Una delle regole di base della comunicazione è che se un soggetto ha una reazione estremamente battagliera di fronte ad un avvenimento, significa che l’evento che sta commentando lo ha infastidito parecchio. Venendo a noi, il Presidente del Consiglio Giorgia Meloni ha reagito in Parlamento in maniera scomposta dopo la manifestazione di Roma, dedicata all’Europa, attaccando il “Manifesto di Ventotene” in maniera fuori dalle righe. C’ero a Roma sabato scorso, ad una manifestazione dopo tanto tempo, ed è stata la più bella piazza che potessi immaginare: tante speranze, tante riflessioni sul futuro possibile, nessuna polemica o toni fuori dalle righe.

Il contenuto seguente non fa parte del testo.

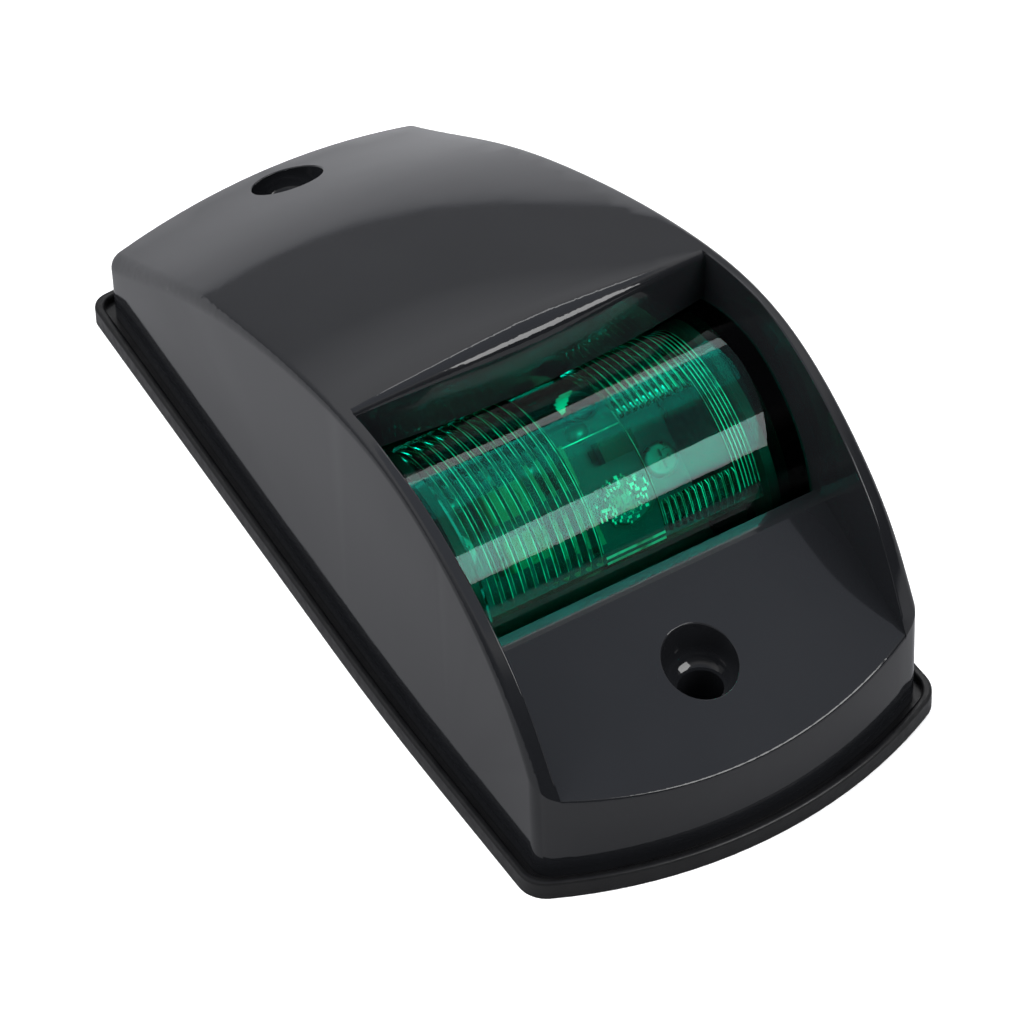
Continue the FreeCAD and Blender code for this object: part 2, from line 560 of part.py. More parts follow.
def make_heat_sink():
    """Bent bracket: sloping face behind the board, upright back, flat foot."""
    half = SINK_W / 2
    rise = math.radians(90.0 - BOARD_TILT)
    up = (math.cos(rise), math.sin(rise))
    out = (math.sin(rise), -math.cos(rise))
    depth = BOARD_T + PAD_T
    face_y = BOARD_Y + out[0] * depth
    face_z = BOARD_Z + out[1] * depth
    reach = BOARD_L / 2 + SINK_LIP
    foot = GASKET_T + PLATE_T
    low_run = (face_z - foot) / up[1]
    low_y = face_y - up[0] * low_run
    top = (face_y + up[0] * reach, face_z + up[1] * reach)
    inner_low_y = low_y + SINK_T / math.sin(rise)
    inner_top_z = foot + (SINK_BACK_Y - inner_low_y) * math.tan(rise)
    profile = [(low_y, foot), top, (SINK_BACK_Y + SINK_T, top[1]),
               (SINK_BACK_Y + SINK_T, foot + SINK_T), (SINK_FOOT_Y, foot + SINK_T),
               (SINK_FOOT_Y, foot), (SINK_BACK_Y, foot), (SINK_BACK_Y, inner_top_z),
               (inner_low_y, foot)]
    body = slab_x(profile, -half, half)
    for x in (-BOARD_SCREW_X, BOARD_SCREW_X):
        hole = board_frame(rod_z(x, 0, BOARD_SCREW_R, -BOARD_T - 2.0 * SINK_T, 0.0))
        body = body.cut(hole)
    for x in (-SINK_SCREW_X, SINK_SCREW_X):
        body = body.cut(rod_z(x, SINK_SCREW_Y, THREAD_R, 0.0, foot + 2.0 * SINK_T))
    return body


def on_board(x, y, wide, long, tall):
    """Box standing on the board's face, centred at x, y."""
    return block(x - wide / 2, x + wide / 2, y - long / 2, y + long / 2, 0.0, tall)


def make_led(y):
    """Surface-mounted LED: square frame round a shallow cup of phosphor."""
    size, tall = 5.0, 1.6
    cup_r, cup_deep, phosphor = 2.0, 0.5, 0.35
    floor = tall - cup_deep
    body = on_board(0, y, size, size, tall)
    body = body.cut(rod_z(0, y, cup_r, floor, tall))
    body = body.fuse(rod_z(0, y, cup_r, floor, floor + phosphor))
    return board_frame(body.removeSplitter())


def make_chip():
    """Eight-leg driver chip."""
    x, y = -7.2, 2.8
    wide, long, tall, lift = 3.9, 4.9, 1.5, 0.15
    pitch, legs = 1.27, 4
    leg_w, leg_l, leg_t = 0.42, 1.1, 0.25
    foot_x, shoulder_in, shoulder_out, shoulder_z = 2.45, 1.9, 2.2, 0.8
    body = block(x - wide / 2, x + wide / 2, y - long / 2, y + long / 2, lift, tall)
    for i in range(legs):
        row = y + pitch * (i - (legs - 1) / 2.0)
        for side in (-1, 1):
            near, far = sorted((x + side * shoulder_in, x + side * shoulder_out))
            foot = on_board(x + side * foot_x, row, leg_l, leg_w, leg_t)
            shoulder = block(near, far, row - leg_w / 2, row + leg_w / 2, 0.0, shoulder_z)
            body = body.fuse([foot, shoulder])
    return board_frame(body.removeSplitter())


def make_diode():
    """Diode that guards against crossed supply leads, with its two feet."""
    x, y = 8.6, 3.6
    wide, long, tall = 4.6, 2.7, 2.2
    foot_x, foot_w, foot_l, foot_t = 2.5, 1.0, 1.5, 0.3
    body = on_board(x, y, wide, long, tall)
    for side in (-1, 1):
        body = body.fuse(on_board(x + side * foot_x, y, foot_w, foot_l, foot_t))
    return board_frame(body.removeSplitter())


def make_resistor(x):
    """Chip resistor with wrapped metal ends."""
    y = -3.6
    wide, long, tall = 1.6, 3.2, 0.55
    end_y, end_w, end_l, end_t = 1.45, 1.64, 0.5, 0.6
    body = on_board(x, y, wide, long, tall)
    for side in (-1, 1):
        body = body.fuse(on_board(x, y + side * end_y, end_w, end_l, end_t))
    return board_frame(body.removeSplitter())


def make_capacitor():
    """Can capacitor on its square plastic foot."""
    x, y = 7.3, -2.6
    foot_w, foot_t = 5.0, 0.9
    can_r, can_low, can_high, rim_r = 2.4, 0.8, 4.2, 0.4
    can = rod_z(x, y, can_r, can_low, can_high)
    can = can.makeFillet(rim_r, edges_where(can, lambda box: box.ZMin > can_high - rim_r))
    foot = on_board(x, y, foot_w, foot_w, foot_t)
    return board_frame(foot.fuse(can).removeSplitter())


def make_solder_pads():
    """Two solder mounds where the supply leads join the board."""
    ball_r, sunk = 1.6, 0.7
    mounds = []
    for x in (-SOLDER_X, SOLDER_X):
        ball = Part.makeSphere(ball_r, V(x, SOLDER_Y, -sunk))
        mounds.append(ball.common(block(x - ball_r, x + ball_r, SOLDER_Y - ball_r,
                                        SOLDER_Y + ball_r, 0.0, ball_r)))
    return board_frame(Part.Compound(mounds))


def make_board_screws():
    """Two pan-head screws holding the board to the bracket."""
    screws = []
    for x in (-BOARD_SCREW_X, BOARD_SCREW_X):
        head = rod_z(x, 0, PAN_HEAD_R, 0.0, PAN_HEAD_H)
        rims = edges_where(head, lambda box: box.ZMin > PAN_HEAD_H / 2.0)
        head = cut_cross(head.makeFillet(PAN_ROUND, rims), x, 0, PAN_CROSS,
                         PAN_CROSS_LOW, PAN_HEAD_H)
        shank = rod_z(x, 0, BOARD_SCREW_R, -BOARD_SCREW_DEEP, PAN_CROSS_LOW / 2)
        screws.append(head.fuse(shank).removeSplitter())
    return board_frame(Part.Compound(screws))


def make_cable_grommet():
    """Rubber bush in the back plate, open for the supply lead."""
    top = GASKET_T + PLATE_T
    lip_top = top + GROMMET_LIP_T
    body = rod_z(0, GROMMET_Y, GROMMET_R, GASKET_T, top)
    body = body.fuse(rod_z(0, GROMMET_Y, GROMMET_LIP_R, top, lip_top))
    body = body.fuse(rod_z(0, GROMMET_Y, GROMMET_LIP_R, GASKET_T - GROMMET_LIP_T, GASKET_T))
    neck = Part.makeCone(GROMMET_R, GROMMET_NECK_R, GROMMET_NECK_L, V(0, GROMMET_Y, lip_top))
    body = body.fuse(neck)
    body = body.cut(rod_z(0, GROMMET_Y, GROMMET_BORE_R, 0.0, HIGH_Z))
    return body.removeSplitter()


NODES = {
    "base_gasket": make_base_gasket,
    "housing": make_housing,
    "back_plate": make_back_plate,
    "plate_screws": make_plate_screws,
    "lens": make_lens,
    "lens_seal": make_lens_seal,
    "fresnel_optic": make_fresnel_optic,
    "cutoff_screen_left": lambda: make_cutoff_screen(-1),
    "cutoff_screen_right": lambda: make_cutoff_screen(1),
    "heat_sink": make_heat_sink,
    "bracket_screws": make_bracket_screws,
    "thermal_pad": make_thermal_pad,
    "circuit_board": make_circuit_board,
    "board_screws": make_board_screws,
    "led_upper": lambda: make_led(LED_SPACING / 2),
    "led_lower": lambda: make_led(-LED_SPACING / 2),
    "driver_chip": make_chip,
    "reverse_diode": make_diode,
    "resistor_left": lambda: make_resistor(LEFT_RESISTOR_X),
    "resistor_right": lambda: make_resistor(RIGHT_RESISTOR_X),
    "capacitor": make_capacitor,
    "solder_pads": make_solder_pads,
    "cable_grommet": make_cable_grommet,
}

os.makedirs("parts", exist_ok=True)
for name, make in NODES.items():
    shape = make()
    print(name, len(shape.Solids), shape.isValid(), round(shape.Volume, 1))
    shape.exportStep("parts/" + name + ".step")
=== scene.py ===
"""Looks of the navigation light: materials, studio and camera round the CAD frame."""

import math

import bpy
from mathutils import Matrix, Vector


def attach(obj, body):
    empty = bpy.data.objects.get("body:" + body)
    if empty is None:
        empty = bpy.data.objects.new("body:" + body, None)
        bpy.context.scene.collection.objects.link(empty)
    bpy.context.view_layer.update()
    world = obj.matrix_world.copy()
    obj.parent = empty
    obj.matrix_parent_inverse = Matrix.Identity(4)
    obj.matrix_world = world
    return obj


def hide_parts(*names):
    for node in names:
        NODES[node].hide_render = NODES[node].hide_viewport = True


# Camera above the front left corner, in the light's own frame, metres
CAMERA_PLACE = (-0.27568, -0.48507, 0.59143)
CAMERA_RIGHT = (0.85296652, -0.52122471, -0.02780149)
CAMERA_UP = (0.39508036, 0.60989288, 0.68698048)
CAMERA_BACK = (-0.34111527, -0.59695517, 0.72614385)
CAMERA_LENS, SENSOR = 240.0, 36.0           # millimetres
NEAREST_SEEN = 0.01

FLOOR_SIZE = 6.0
PAPER_GLOW = 0.32                           # light the pale paper gives back to the eye

CLEAR_IOR = 1.49                            # acrylic and similar mouldings

# The lens colour is darkened where its wall runs down into the foot, a painted shade of the
# dim inside below, metres
LENS_FOOT_LOW, LENS_FOOT_HIGH, LENS_FOOT_SHADE = 0.0190, 0.0245, 0.22

# Borders between the moulding's faces are welded, and shaded evenly where they turn less
# than this, except at the crease between the recess floor and its ledge, metres
WELD_DISTANCE = 0.000002
SMOOTH_ANGLE = math.radians(28.0)
LEDGE_Y, LEDGE_Z, LEDGE_REACH = -0.0342, 0.02095, 0.0004

# Where the moulding's edges are rolled, metres
ROLL_ANGLE, ROLL_WIDTH, ROLL_SEGMENTS = math.radians(35.0), 0.00022, 2
RIM_SIDE, RIM_REAR = 0.020, -0.0098         # rims of the side fins
FLOOR_SLOPE, RIM_OVER_FLOOR = 0.394, 0.0354  # rims stand this far over the floor
BOWL_SIDE, BOWL_END, BOWL_LOW = 0.005, 0.037, 0.0148    # bowls of the screw heads

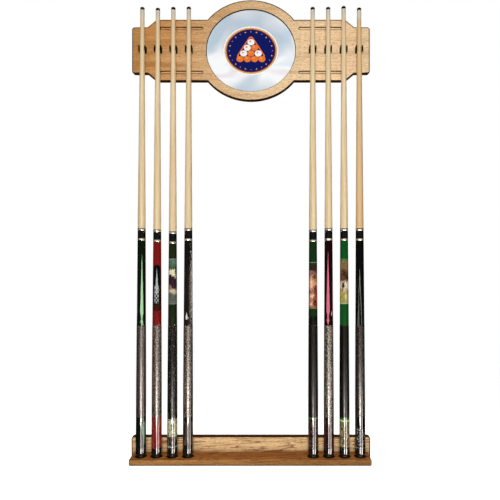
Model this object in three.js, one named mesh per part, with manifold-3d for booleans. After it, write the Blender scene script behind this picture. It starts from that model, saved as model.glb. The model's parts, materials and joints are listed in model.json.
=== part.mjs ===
// Wall cue rack: an upper board with an oval mirror medallion and eight open-front cue clips, and a
// tray board with a recessed shelf that the cue butts stand in. Eight cues stand in the rack.
// Millimetres. +Z is up, +X is to the right and the wall is the plane y = 0, with the room at -Y.
// The origin is the centre of the upper board's back face.
import * as THREE from 'three';
import { mergeVertices } from 'three/addons/utils/BufferGeometryUtils.js';
import Module from 'manifold-3d';

const wasm = await Module();
wasm.setup();

// ---- Driving dimensions ----
const GAP = 0.3;                 // clearance kept between touching pieces
const BOARD = 19;                // thickness of every board
const EASE = 1.6;                // eased edge of the boards

const UPPER = { halfWidth: 394, tabHalf: 77, fullHalf: 102, shoulderIn: 312, shoulderOut: 342, corner: 9 };
const MEDALLION = { a: 181.5, b: 166.5 };          // half-axes of the wooden oval
const MIRROR = { a: 147.5, b: 135.8, thick: 3, sunk: 4.2, backing: 3 };
const GROOVE = { near: 163, far: 296, height: 72.8, radius: 4.4, depth: 3 };

const TRAY = { halfWidth: 396, top: -1278.5, bottom: -1348, corner: 10 };
const SHELF = { halfWidth: 387, top: -1329, front: 90, corner: 5 };
const RECESS = { radius: 19.5, depth: 8.5, forward: 55 };

const INCH = 25.4;
const CUE_PITCH = 2 * INCH;
const FIRST_CUE = 8 * INCH;      // from the middle of the rack to the innermost cue
const CLIP = { z: -2, height: 18.5, halfWidth: 11.4, prong: 3, base: 3.5, reach: 26.8, shaftForward: 36 };
const CLIP_SCREW = { shank: 1.7, head: 3.6, headHeight: 2.2, length: 19, point: 4 };
const SHELF_SCREW = { shank: 2.1, head: 4.2, headHeight: 2.4, length: 44, point: 5, x: 300 };
const HANGER = { halfWidth: 10, halfHeight: 18, thick: 2, eye: 4.75, eyeDrop: 7, neck: 2.3, neckRise: 8 };
const HANGER_POCKET = { halfWidth: 6.5, halfHeight: 15, depth: 8.5 };
const HANGER_X = 8 * INCH;       // both pairs of hangers sit on studs 16 inches apart
const HANGER_Z = { upper: 45, lower: -1303.5 };

const CUE = {
  footLift: 0.45, bumperHeight: 14, bumperRadius: 15.2, bumperEdge: 4.7,
  buttRadius: 16.6, capRadius: 16.1, wrapLow: 136, wrapHigh: 431, wrapLowRadius: 16.2, wrapHighRadius: 14.9,
  forearmRadius: 14.6, jointRadius: 12.8, pinRadius: 4, pinLength: 24,
  ferruleLength: 28, tipLength: 10, tipRadius: 7,
};
// Overall length and butt length of each cue, from left to right.
const CUES = [
  { length: 1473, butt: 739, paint: 0x10130f }, { length: 1470, butt: 734, paint: 0x7c1616 },
  { length: 1473, butt: 728, paint: 0x16321c }, { length: 1474, butt: 738, paint: 0x191512 },
  { length: 1473, butt: 734, paint: 0x14381f }, { length: 1473, butt: 739, paint: 0x2a070b },
  { length: 1476, butt: 738, paint: 0x12581f }, { length: 1471, butt: 738, paint: 0x131313 },
];
const ROUND = 16;                // sides of a cue
const SCREW_SIDES = 10;
const OVAL = 72;                 // sides of a full oval
const CURVE = 3;                 // steps along a rounded corner

const floorZ = SHELF.top - RECESS.depth;
const boardFront = -BOARD;
const clipBack = boardFront - GAP;
const lean = Math.atan2(RECESS.forward - CLIP.shaftForward, CLIP.z - floorZ);

// ---- Materials ----
const paint = (color, roughness, metalness = 0) =>
  new THREE.MeshStandardMaterial({ color, roughness, metalness });
const oak = paint(0xc99a64, 0.45);
const oakTray = paint(0xb98550, 0.45);
const glass = paint(0xdfe4ee, 0.05, 1);
const hardboard = paint(0x6b4a2e, 0.9);
const clipPlastic = paint(0x111111, 0.4);
const steel = paint(0xa9abad, 0.35, 1);
const maple = paint(0xe8d3a6, 0.3);
const leather = paint(0x15181d, 0.8);
const rubber = paint(0x0c0c0c, 0.7);

// ---- Solids ----
// A closed mesh with shared vertices, as a solid that can be joined or cut.
function solid(geometry) {
  const bare = new THREE.BufferGeometry();
  bare.setAttribute('position', geometry.attributes.position);
  bare.setIndex(geometry.index);
  const merged = mergeVertices(bare, 1e-4);
  const triangles = [];
  for (let i = 0; i < merged.index.count; i += 3) {
    const [a, b, c] = [0, 1, 2].map((k) => merged.index.getX(i + k));
    if (a !== b && b !== c && c !== a) triangles.push(a, b, c);
  }
  return new wasm.Manifold(new wasm.Mesh({
    numProp: 3,
    vertProperties: new Float32Array(merged.attributes.position.array),
    triVerts: new Uint32Array(triangles),
  }));
}

function cut(geometry, tools) {
  let body = solid(geometry);
  for (const tool of tools) body = body.subtract(solid(tool));
  const mesh = body.getMesh();
  const result = new THREE.BufferGeometry();
  result.setAttribute('position', new THREE.BufferAttribute(mesh.vertProperties, 3));
  result.setIndex(new THREE.BufferAttribute(mesh.triVerts, 1));
  return result;
}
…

L’attacco rivolto dal Presidente del Consiglio al testo stilato nel giugno 1941 da Altiero Spinelli, Ernesto Rossi e Eugenio Colorni risente di una lettura frammentata, con citazioni isolate dal contesto, e soprattutto prescinde dal fatto che rappresenta soltanto una prima espressione, poi ridiscussa e corretta dai suoi stessi estensori. Per esempio Meloni si è soffermata sui brani del documento riguardanti il “partito rivoluzionario” e la sua auspicata “dittatura”. Ma Spinelli, già ad agosto 1943 aveva corretto quell’errore di prospettiva, indicando la necessità di creare un movimento trasversale tra le diverse forze antifasciste, capace di riunire tutti coloro che condividevano l’obiettivo di “un’Europa libera e unita”. In realtà, per capire l’importanza di quel testo, e anche i suoi indubbi limiti di astrattezza rispetto agli sviluppi storici successivi, bisogna situarlo nel contesto storico in cui venne redatto, nel pieno della Seconda guerra mondiale. Gli autori lo scrissero mentre si trovavano sulla piccola isola tirrenica di Ventotene, confinati dopo aver trascorso lunghi anni in carcere, per aver cospirato contro il regime fascista.

Il “manifesto di Ventotene” propone di costruire una federazione europea munita di proprie forze militari, senza più barriere economiche protezioniste, con una rappresentanza diretta dei cittadini negli organi centrali, dotata dei mezzi sufficienti per instaurare un “ordine comune”, pur lasciando ai diversi popoli larghi spazi di autonomia. Va ricordato tra l’altro che il Manifesto si rivolge anche agli “imprenditori che, sentendosi capaci di nuove iniziative, vorrebbero liberarsi dalle bardature burocratiche e dalle autarchie nazionali”. Poi sarebbero venuti il “Codice di Camaldoli” un documento programmatico (1943) elaborato da un gruppo di intellettuali di fede cattolica. Tratta tutti i temi della vita sociale: dalla famiglia al lavoro, dall’attività economica al rapporto cittadino-Stato. Tra gli estensori Aldo Moro, Giorgio La Pira, Guido Gonella.

All’art. 96 descrive come la “Creazione di una vita comune internazionale operata attraverso la cura e la gestione di interessi comuni ai vari popoli è la premessa ed il supposto indispensabile per la formazione di una società politica internazionale avente per finalità la armonia e la solidale e ordinata convivenza”. Successivamente tutte queste idee e proposte mossero tre statisti di ispirazione cristiana a iniziare l’integrazione europea con il Trattato di Roma (1957): Alcide De Gasperi, Konrad Adenauer e Robert Schuman. Questa è l’eredità di chi si considera europeo a tutto tondo: provare ad irriderlo non mi sembra una buona strada, visti i tempi che corrono.